Ce procès-verbal est tardif pour tenter d'éluder ses responsabilités, alors que l'exploitation du fonds doit être appréciée au jour de la résiliation du contrat de location-gérance, soit le 6 septembre 2006, et que la charge de la preuve d'établir qu'au jour du prononcé de la liquidation judiciaire, le fonds de commerce n'était plus exploitable, incombe à Jacques Fernandès, propriétaire du fonds, la notion de fonds exploitable étant différente de celle de fonds exploité, la coupure d'alimentation électrique en juin ne rendant pas ipso facto le fonds inexploitable.

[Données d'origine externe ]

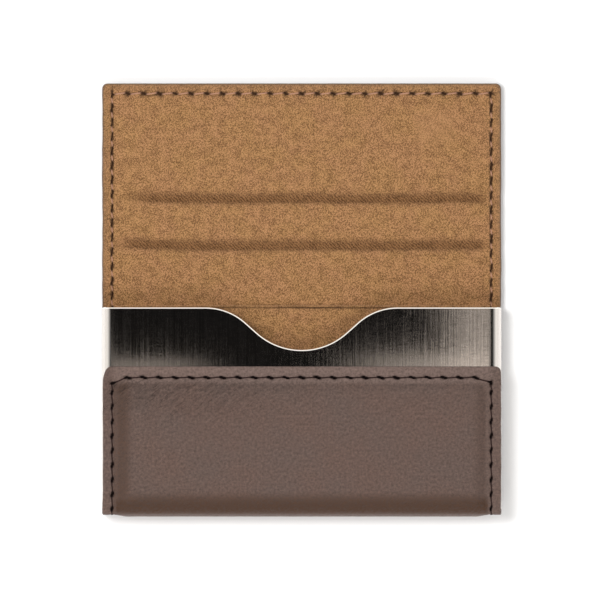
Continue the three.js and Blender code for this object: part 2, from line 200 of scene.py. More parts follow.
def mesh_object(name, points, faces, materials, face_materials=None, attributes=None, crease=50):
    """A smooth-shaded object with its normals outwards. Its points are in millimetres."""
    mesh = bpy.data.meshes.new(name)
    mesh.from_pydata((points * MM).tolist(), [], faces)
    for label, values in (attributes or {}).items():
        kind, key = ("FLOAT_VECTOR", "vector") if values.ndim == 2 else ("FLOAT", "value")
        layer = mesh.attributes.new(label, kind, "POINT")
        layer.data.foreach_set(key, values.astype(np.float32).ravel())
    for material in materials:
        mesh.materials.append(material)
    if face_materials is not None:
        mesh.polygons.foreach_set("material_index", face_materials)
    mesh.polygons.foreach_set("use_smooth", np.ones(len(faces), bool))
    work = bmesh.new()
    work.from_mesh(mesh)
    bmesh.ops.recalc_face_normals(work, faces=work.faces)
    work.to_mesh(mesh)
    work.free()
    mesh.set_sharp_from_angle(angle=math.radians(crease))
    piece = bpy.data.objects.new(name, mesh)
    bpy.context.scene.collection.objects.link(piece)
    return piece


def closed_sheet(name, face, back, materials, attributes):
    """A sheet closed between two grids of points. Its rim has the last of its materials.
    attributes holds a grid of values for each attribute, the same on both sides."""
    rows, columns = face.shape[:2]
    index = np.arange(rows * columns).reshape(rows, columns)
    quads = np.stack([index[:-1, :-1], index[:-1, 1:], index[1:, 1:], index[1:, :-1]], -1)
    quads = quads.reshape(-1, 4)
    rim = np.concatenate([index[0, :-1], index[:-1, -1], index[-1, :0:-1], index[:0:-1, 0]])
    after = np.roll(rim, -1)
    count = rows * columns
    sides = np.stack([rim, after, after + count, rim + count], -1)
    faces = np.concatenate([quads, quads[:, ::-1] + count, sides])
    kinds = np.zeros(len(faces), np.int32)
    kinds[2 * len(quads):] = len(materials) - 1
    points = np.concatenate([face.reshape(-1, 3), back.reshape(-1, 3)])
    both = {}
    for key, values in attributes.items():
        flat = values.reshape(count, -1)
        both[key] = np.concatenate([flat, flat]).squeeze()
    return mesh_object(name, points, faces.tolist(), materials, kinds, both)


# ------------------------------------------------------------------ materials

TAUPE_WARM = (0.119, 0.077, 0.063, 1)
TAUPE_COOL = (0.112, 0.077, 0.065, 1)
# the lighter colour painted on the flat stitched margin: painted light
TAUPE_MARGIN = (0.172, 0.121, 0.104, 1)
# colour of the painted shade at the feet of the padded fields and down their slopes
TAUPE_PAD_SHADE = (0.060, 0.031, 0.019, 1)
# painted shade in the leather's stitch holes and at the needle thread's ends
HOLE_SHADE = (0.004, 0.002, 0.002, 1)
SUEDE_OCHRE = (0.270, 0.143, 0.048, 1)
SUEDE_PINK = (0.290, 0.138, 0.065, 1)
SUEDE_DARK = (0.125, 0.060, 0.024, 1)
SUEDE_LIGHT = (0.545, 0.293, 0.132, 1)
SUEDE_WORN = (0.070, 0.031, 0.012, 1)
SUEDE_WORN_LIGHT = (0.27, 0.136, 0.058, 1)
SUEDE_PRESSED = (0.385, 0.205, 0.092, 1)
SUEDE_EDGE = (0.130, 0.085, 0.060, 1)
# painted shade in the lining's stitch holes and at the bobbin thread's ends
SUEDE_HOLE_SHADE = (0.036, 0.017, 0.009, 1)
SUEDE_SHEEN = (1.0, 0.86, 0.7, 1)
STEEL_DARK = (0.56, 0.52, 0.48, 1)
STEEL_LIGHT = (0.86, 0.81, 0.76, 1)
STEEL_SIDE = (0.73, 0.69, 0.65, 1)
STEEL_POLISHED = (0.91, 0.87, 0.81, 1)
NEEDLE_DARK = (0.016, 0.009, 0.008, 1)
NEEDLE_LIGHT = (0.050, 0.030, 0.027, 1)
BOBBIN_DARK = (0.30, 0.145, 0.088, 1)
BOBBIN_LIGHT = (0.55, 0.32, 0.215, 1)
EDGE_DARK = (0.040, 0.025, 0.018, 1)
EDGE_LIGHT = (0.085, 0.055, 0.040, 1)
BOARD_GREY = (0.25, 0.23, 0.20, 1)
FOAM_DARK = (0.04, 0.04, 0.038, 1)
NICKEL = (0.7, 0.7, 0.71, 1)
PANEL_WARM = (1.0, 0.90, 0.82)
SKY_WARM = (1.0, 0.985, 0.965, 1)
TWILL_SCALE = 0.53  # of the wave that makes the twill's ribs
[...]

En effet, le procès-verbal, même établi plus de cinq mois après la résiliation judiciaire, relève surtout des traces d'humidité dues à un défaut d'entretien, et un défaut de chauffe pendant les mois d'hiver, et la disparition du matériel de sonorisation.

Au jour de la résiliation judiciaire, Jacques Fernandès est redevenu propriétaire d'une entité économique conservant son identité, lui permettant d'en poursuivre l'activité, activité qu'il exerçait, au demeurant, moins d'une année auparavant.

Aucune ruine du fonds n'est établie au jour de la liquidation judiciaire.

Jacques Fernandès échoue en son offre de preuve, de, sorte que le jugement sera confirmé sur la charge des contrats de travail de Jacques Emile et Patrick Fernandès.

Il sera également confirmé sur les montants alloués aux deux intimés, les contrats intérimaires conclus de temps en temps alors que ceux-ci, étaient "ballotés" entre le locataire-gérant, et le propriétaire du fonds pour avoir paiement de leurs salaires, et avoir une décision concernant leur contrat de travail leur permettant d'être indemnisés, ne peut faire échec à leur indemnisation alors que c'est à l'employeur de fournir un travail à ses salariés.

Par ces motifs, LA COUR, Statuant publiquement et contradictoirement, Confirme le jugement, Condamne jacques Fernandès à payer à Jacques Emile Fernandès, à Patrick Fernandès, à Jacques Maes ès qualités de mandataire liquidateur de l'EURL Marc Martin, au CGEA-AGS de Rennes, la somme de 1 200 euro, à chacun d'eux, en application de l'article 700 du Code de procédure civile, Condamne Jacques Fernandès aux dépens de la procédure d'appel.